Mike McGonigal for Amazon.com:

"Dayvan Cowboy,"for instance, is a slow-paced bit of moody psychedelia; the drums don't even kick in until two thirds of the way through.

Steve Hands for musicomh:

Dayvan Cowboy smoulders in melancholic isolation before flowering chromatically with Four Tet-like crashing cymbals and elevating strings.

Dan Nishimoto for Popmatters:

"Dayvan Cowboy" carefully organizes its sound palette to maximize dramatic potential. A subdued opening of fuzzed guitars in round tandem fall like pixel acid raindrops, while tambourine accents splash through the puddles. The calm is broken to the sound of a descending plane, a larger than life... guitar strum. It is a play between the unexpected and de rigeur. Epic crash cymbals, rides riding into infinity while a drum machine stuffed with pink insulation nods softly.

Peter Hepburn for cokemachineglow:

The real standouts come a few songs down the line, with the killer one-two punch of “Peacock Tail” and “Dayvan Cowboy.” Both build on more or less the same formula: build up a quiet, acoustic first half, and then blow it open later in the song. ... “Dayvan Cowboy” is even better, as BoC build the huge shimmering first two minutes of the song, pulling it all up for the guitar strum at 2:07 and then letting the orchestra and the beat hit right at the same time (2:42). None of the elements are over-powering, but again it just feels perfectly natural for all of this to be happening at once and throwing itself into that unstoppable melody in the second half of the track.

Iain Moffat for Playlouder:

In fact, 'Dayvan Cowboy' is probably the most Valentines-esque piece they've ever recorded, fitting in delightfully with the current vogue for New Shoe and standing out greatly in its own right.

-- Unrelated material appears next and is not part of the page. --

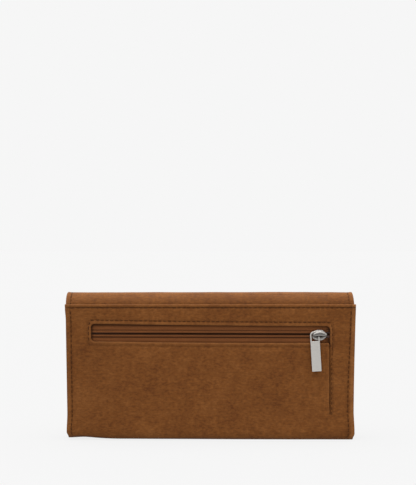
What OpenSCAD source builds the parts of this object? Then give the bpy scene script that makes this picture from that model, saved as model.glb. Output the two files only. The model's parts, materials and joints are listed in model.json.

John MacDonald for Prefixmag:

“Dayvan Cowboy” is Campfire’s one true progressive moment. Wayward synths build effortlessly before coalescing at the two-minute mark into stark tremolo guitar and gorgeous, compassionate strings. Ironically, it’s one of Boards of Canada’s most straightforward -- and most beautiful -- songs.

Almost Cool:

..."Dayvan Cowboy" literally sounds like a completely generic instrumental trip-hop track that could have poured out of the mixing table of just about any bedroom producer. It's innocuous and clean, and just interesting enough that it will probably be used for backing in about 10 different corporate commercials if the duo feels like doing some licensing with The Campfire Headphase (and honestly, I wouldn't blame them).

John Burgess in The Guardian:

They have, however, added guitars to their template, most effectively on Dayvan Cowboy, which is redolent of both Serge Gainsbourg and My Bloody Valentine.

I am surprised nobody mentioned Fennesz who on Endless Summer used some pretty similar electronic fuzz effects to alienate a beautiful simple tune as in the first two minutes of this song.